Not all developers are only UI app makers or coding philosophers. Many are
engineers and scientists trying to find a tool to get their job done. For
these fields, using the correct mathematical operators significantly
reduces the difficulty in reading code, which reduces the difficulty
finding bugs. Swift offers a major performance improvement over the tools
they may currently be using to get their jobs done, i.e. MatLab and
Mathematica. While those tools offer other features Swift never will,
there is always a push in research fields for better performance and
independence from a desktop meta-tool, so battle tested algorithms are
frequently moved out into stand-alone libraries. Yes, at times, that has
been my job. Occasionally, someone working on advanced math libraries
chimes in on the forum, I know there are folks working on vector libraries
out there, I’m sure their code would be more legible using the correct
vector-oriented operators. With the ascii-only operators, there is a lack
of distinction between scalar products, and vector products, for example.

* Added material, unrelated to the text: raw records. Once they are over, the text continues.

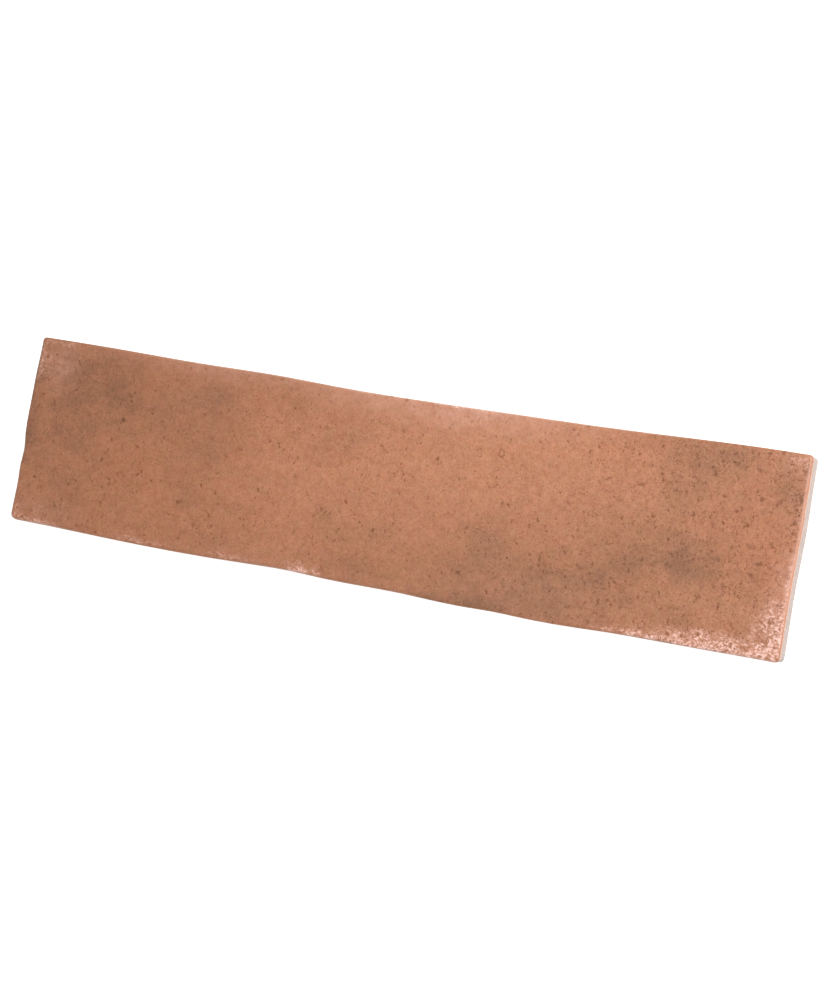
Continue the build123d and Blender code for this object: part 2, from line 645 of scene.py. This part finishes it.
def model_tile(shape):
    """The tile's mesh, fitted to the CAD solid and then given its unevenness."""
    guide = guide_shape()
    tile = rough_tile(shape)
    only(tile)
    through_nodes(tile, "draw out", draw_out)
    hug = tile.modifiers.new("hug", "SHRINKWRAP")
    hug.target = guide
    hug.wrap_method = "NEAREST_SURFACEPOINT"
    bpy.ops.object.modifier_apply(modifier=hug.name)
    through_nodes(tile, "sink", sink)
    bpy.ops.object.shade_smooth()
    mark_specks(tile)
    bpy.data.objects.remove(guide)
    return tile


def mixed(share, first, second, way="MIX"):
    """Blends two colours."""
    return share.add(
        "ShaderNodeMix", {"data_type": "RGBA", "blend_type": way}, {0: share, 6: first, 7: second}, 2
    )


def colour(values):
    return (*values, 1.0)


def mark_specks(tile):
    """Keeps at every point where it lies in the frame of the nearest listed speck, and how strong that is."""
    finder = KDTree(len(SPECKS))
    for number, (centre, *_) in enumerate(SPECKS):
        finder.insert((*centre, 0.0), number)
    finder.balance()
    marks = tile.data.attributes.new("speck", "FLOAT_VECTOR", "POINT")
    for vertex, mark in zip(tile.data.vertices, marks.data):
        x, y, _ = vertex.co / MM
        centre, half, turn, strength = SPECKS[finder.find((x, y, 0.0))[1]]
        across, along = x - centre[0], y - centre[1]
        cos, sin = math.cos(math.radians(turn)), math.sin(math.radians(turn))
        own_across = (across * cos + along * sin) / half[0]
        own_along = (along * cos - across * sin) / half[1]
        mark.vector = (own_across, own_along, strength)


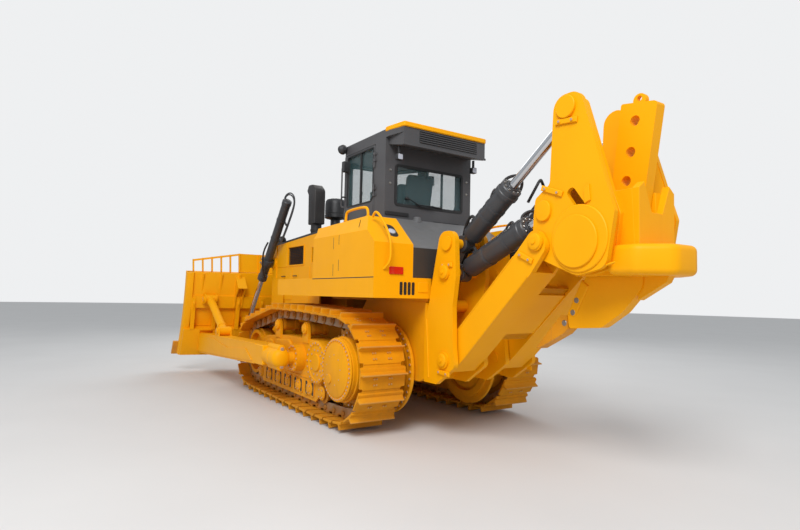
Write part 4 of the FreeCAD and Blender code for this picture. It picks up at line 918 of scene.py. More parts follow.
TANK_DARK = Coated("tank_rear_dark_paint", "grey", (0.038, 0.034, 0.031), (0.048, 0.042, 0.037), 0.5,
    gloss=0.35, streaks=0.2, streak_colour=(0.09, 0.07, 0.05), chips=0.2)
STEEL = Coated("worn_bare_steel", "steel", (0.34, 0.33, 0.31), (0.26, 0.24, 0.22), 0.38, metal=0.85,
    streaks=0.35, streak_colour=(0.16, 0.09, 0.05), dust=0.4, dust_height=1.0, peel=0.0009)
EDGE = Coated("cutting_edge_paint_and_wear", "steel", (0.78, 0.31, 0.004), (0.62, 0.25, 0.01), 0.5, gloss=0.3,
    streaks=0.3, streak_colour=(0.24, 0.14, 0.06), dust=0.3, dust_height=0.7, chips=0.8,
    chip_colour=(0.3, 0.26, 0.2), peel=0.0012)
CHROME = Coated("rod_chrome", "chrome", (0.62, 0.63, 0.65), (0.56, 0.57, 0.59), 0.14, metal=1.0, streaks=0.06,
    streak_colour=(0.4, 0.38, 0.34), peel=0.0001)
RAM_GREY = Coated("ram_dark_paint", "dark", (0.04, 0.041, 0.045), (0.055, 0.056, 0.06), 0.38, gloss=0.45,
    streaks=0.12, streak_colour=(0.1, 0.09, 0.08), dust_top=0.1, chips=0.25)
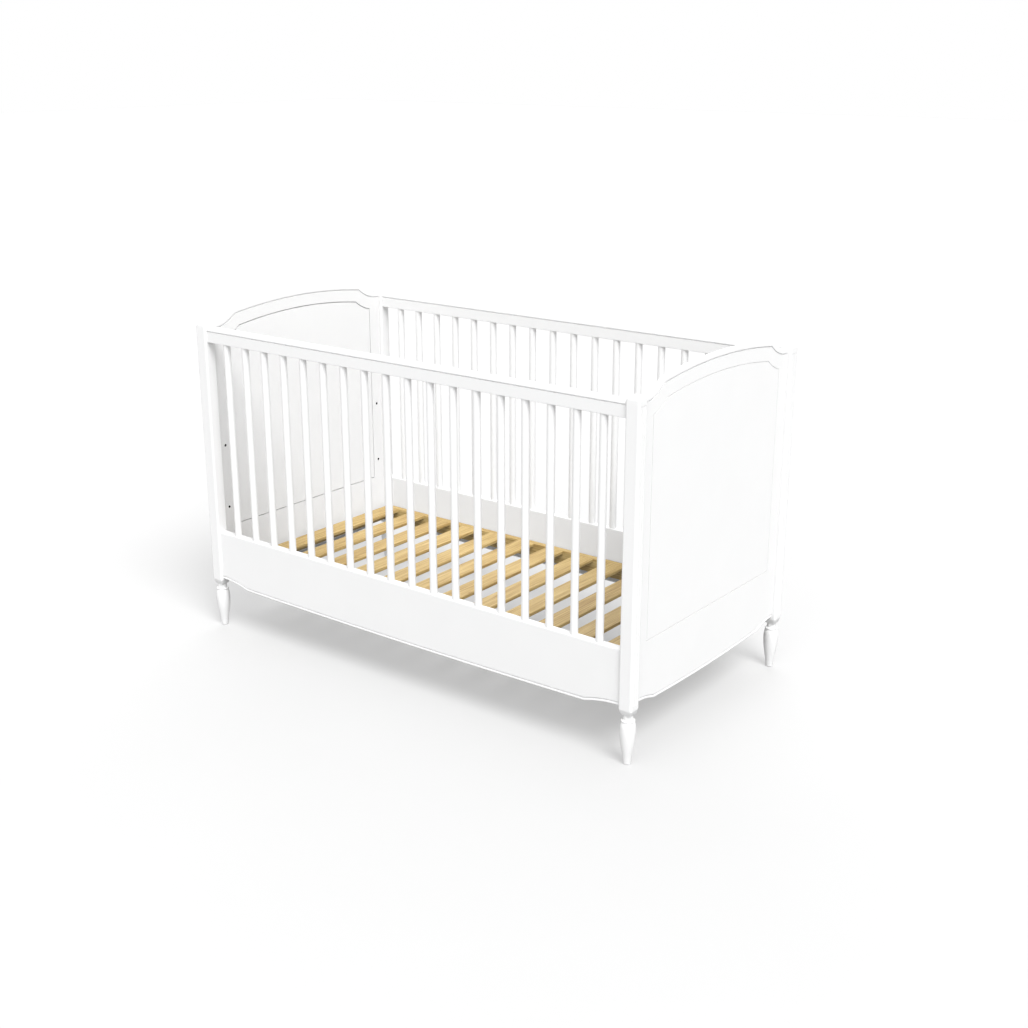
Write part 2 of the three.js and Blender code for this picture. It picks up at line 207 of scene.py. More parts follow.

Something which can be represented easily with extended unicode operators.
If someone really wants to make the operator sets so restricted, fine, make
that a policy at your company. Please don’t delete it from the language.
In the course on Swift 3 that I’m teaching, I even recommend users don’t
create operators they can’t easily type, but keyboards are going to get
better. Heck, I’m paying as much for an Apple keyboard these days as I
paid for a cell phone back in 2001.
Look, go easy on me. I’m still reeling from discovering that weak
references cause memory to be persisted until the app itself acts as a
garbage collector. I was unable to bring myself to write code for 2 days
following that. Please don’t take away my icing, too. I’m not sure I can
keep writing code if you do. Removing standard math operators would make
my code look I’m constantly writing 1980’s work arounds instead of clean
code.
I have a hard time accepting that essentially reverting the character set
for Swift to ASCII is really a good move forward. I think the proposal
reflects some good work on codifying identifiers, but I think the removal
of emoji and almost every operator means there’s more work to be done
before this proposal is ready for acceptance.